Feel The Magic Foundation and Camp Magic are run entirely on donations, and part of James’s job is to secure as many corporate sponsors as possible to ensure the camps continue.

The team is also currently developing a parents program, as well as an ongoing support program for children to utilise between camps.

MAKING MAGIC: Mentor Ian Hughes and camper Brenden. Picture: Clifford Jansz

MAKING MAGIC: Mentor Ian Hughes and camper Brenden. Picture: Clifford Jansz

Jordan’s story

James has a lot of touching memories from his time running the charity, including the following story of a nine-year-old boy named Jordan, who travelled to Camp Magic from Melbourne.

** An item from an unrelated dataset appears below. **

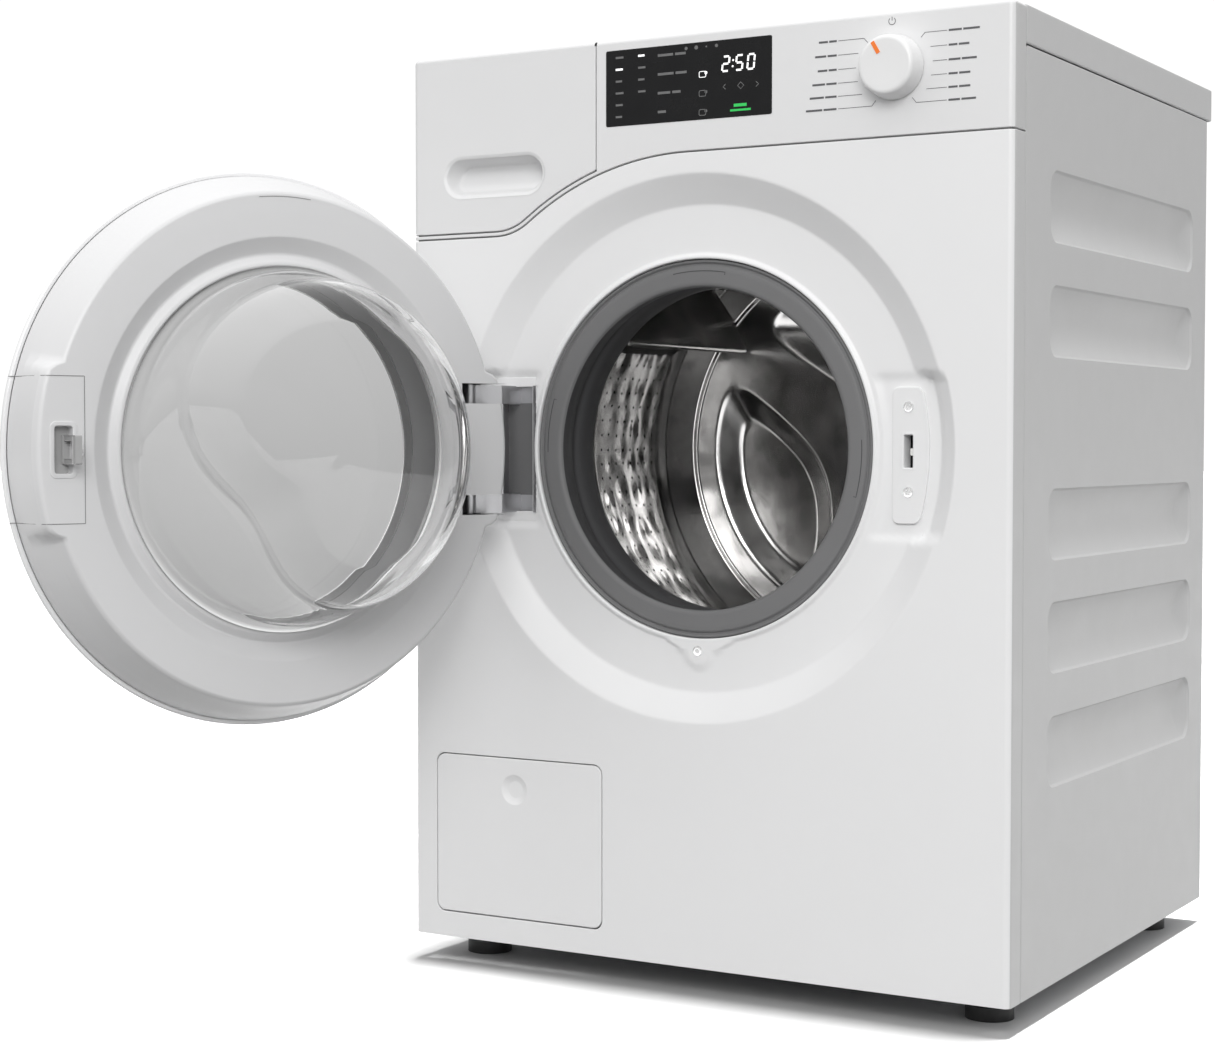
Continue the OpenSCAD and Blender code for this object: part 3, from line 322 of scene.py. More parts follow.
def piece(name, verts, faces, material, body, sharp=40, replaces=(), slot=None, weld=1e-5):
    """A shaded mesh piece that rides on a body."""
    mesh = bpy.data.meshes.new(name)
    mesh.from_pydata([tuple(v) for v in verts], [], [tuple(f) for f in faces])
    bm = bmesh.new()
    bm.from_mesh(mesh)
    bmesh.ops.remove_doubles(bm, verts=bm.verts, dist=weld)
    bmesh.ops.recalc_face_normals(bm, faces=bm.faces)
    bm.to_mesh(mesh)
    bm.free()
    mesh.shade_smooth()
    mesh.set_sharp_from_angle(angle=radians(sharp))
    obj = bpy.data.objects.new(name, mesh)
    bpy.context.scene.collection.objects.link(obj)
    mesh.materials.append(MAT[material])
    flatten_shading(obj)
    if body:
        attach(obj, body)
    if replaces:
        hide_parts(*replaces)
    return obj


def flatten_shading(obj):
    """Keeps large faces flat next to small rounded edges."""
    even = obj.modifiers.new("even", "WEIGHTED_NORMAL")
    even.keep_sharp = True
    even.weight = 90


class Shape:
    """Vertices and faces gathered from several surfaces."""

    def __init__(self):
        self.verts, self.faces = [], []

    def grid(self, rows, closed=False):
        """Adds a surface through rows of points. closed joins the last point of each row to its first."""
        base, wide = len(self.verts), len(rows[0])
        for row in rows:
            self.verts.extend(row)
        for i in range(len(rows) - 1):
            for j in range(wide if closed else wide - 1):
                k = (j + 1) % wide
                a, b = base + i * wide, base + (i + 1) * wide
                self.faces.append((a + j, a + k, b + k, b + j))

    def cap(self, row):
        """Adds one flat face over a closed row of points."""
        base = len(self.verts)
        self.verts.extend(row)
        self.faces.append(tuple(range(base, base + len(row))))

    def mesh(self, other):
        base = len(self.verts)
        self.verts.extend(v.co.copy() for v in other.vertices)
        self.faces.extend(tuple(base + i for i in p.vertices) for p in other.polygons)

    def piece(self, name, *settings, **more):
        return piece(name, self.verts, self.faces, *settings, **more)


def eased(t):
    t = max(0.0, min(1.0, t))
    return t * t * (3 - 2 * t)


def ramp(t, turn=0.07):
    """From 0 to 1 along a straight slope, with a short bend at each end."""
    t = max(0.0, min(1.0, t))
    low, high = min(t, turn), max(0.0, t - 1 + turn)
    return (low * low / (2 * turn) + max(0.0, t - turn) - high * high / (2 * turn)) / (1 - turn)


def soft(points, radius, steps=4, closed=True):
    """A polyline with its corners rounded."""
    made, n = [], len(points)
    for i, p in enumerate(points):
        if not closed and i in (0, n - 1):
            made.append(tuple(p))
            continue
        p, a, b = Vector(p), Vector(points[i - 1]), Vector(points[(i + 1) % n])
        cut = min(radius, (a - p).length * 0.45, (b - p).length * 0.45)
        start, end = p + (a - p).normalized() * cut, p + (b - p).normalized() * cut
        for k in range(steps + 1):
            t = k / steps
            made.append(tuple(start * (1 - t) ** 2 + p * 2 * t * (1 - t) + end * t * t))
    return made


def around(r, y, angle):
    """The point at a radius and clock angle about the drum axis."""
    return Vector((r * sin(angle), y, AXIS_Z + r * cos(angle)))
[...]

“He is one of the most energetic, funny and confident kids you’d ever meet. But what he would never share was he lost his father to suicide at six - it brought shame,” said James.

“He thought if he was home to stop his dad, he could’ve prevented it. He blamed himself.”

After only one day at camp, Jordan felt empowered enough to share his story with the other campers and mentors.

“He shared his story with 150 people, and it was awesome for him. Three other boys in the group had also lost their fathers to suicide, and they didn’t know that about each other. Those four have a connection now that will never be broken. They became great mates and support each other,” said James.

“To normalise their situation is very important for these kids. If they don’t talk about it, they create isolation. If you meet others who share the experience, then it normalises your circumstances.”